Yelich and the library were the 2002 recipients of the Virginia Coalition for Open Government’s FOI award for ensuring public access to the papers of former Gov. Jim Gilmore. In 2004 he was given the American Library Association’s top award for supporting intellectual freedom.

Dr. Treadway has been a co-editor of the library’s “Dictionary of Virginia Biography” since 1983. In 1991, she became director of the publications and cultural affairs division. In February 1996, she became deputy state librarian. She holds a master’s degree and a doctorate in history from the University of Virginia; her expertise is in the field of women’s history.

New Hall of Famers
Ginger Stanley, executive director of the Virginia Press Association and ex officio VCOG board member, recently was named to the Virginia Communications Hall of Fame.

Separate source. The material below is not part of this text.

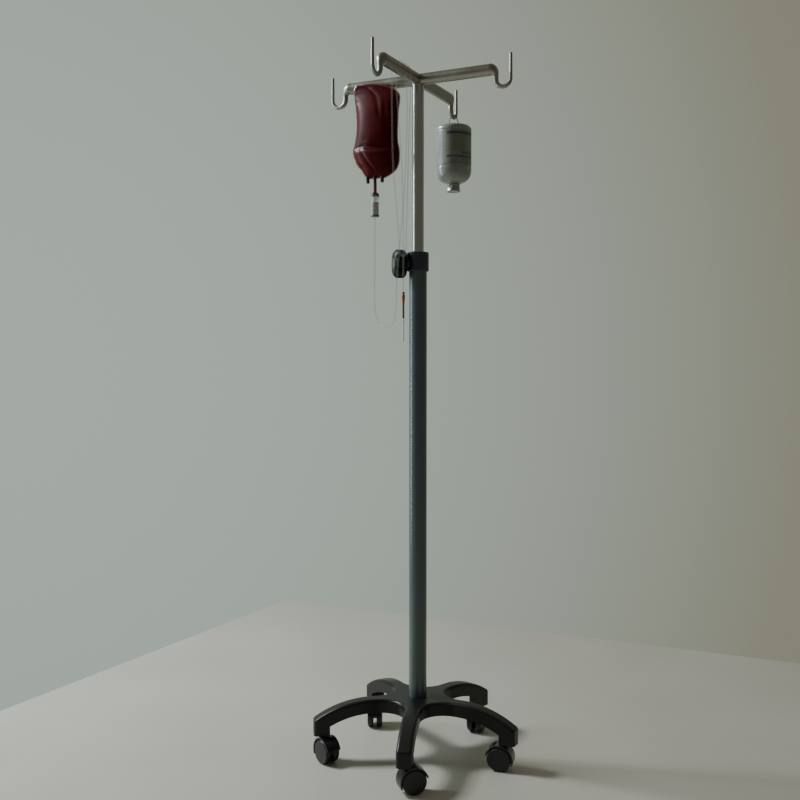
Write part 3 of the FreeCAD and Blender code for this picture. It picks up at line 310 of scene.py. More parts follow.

Marvin Lake, a VCOG director and public editor of the Virginian-Pilot, also was honored in a ceremony held by Virginia Commonwealth University’s school of mass communications.

New coalitions
The Vermont Press Association has joined with librarians, genealogists, private detectives and others to form the Vermont Coalition for Open Government. FOI coalitions also were formed recently in New England, Delaware and Pennsylvania.

Indiana’s coalition unveiled a new Web site at www.indianacog.org/main.php . Indiana’s new public access counselor is Heather Willis Neal, former chief of staff to the Indiana Secretary of State.
Florida’s Gov. Charlie Crist created an open-government office, headed by Pat Gleason, the state’s long-time FOI mediator.

Elon University’s School of Communications became the academic home of the North Carolina Open Government Coalition on Jan. 1.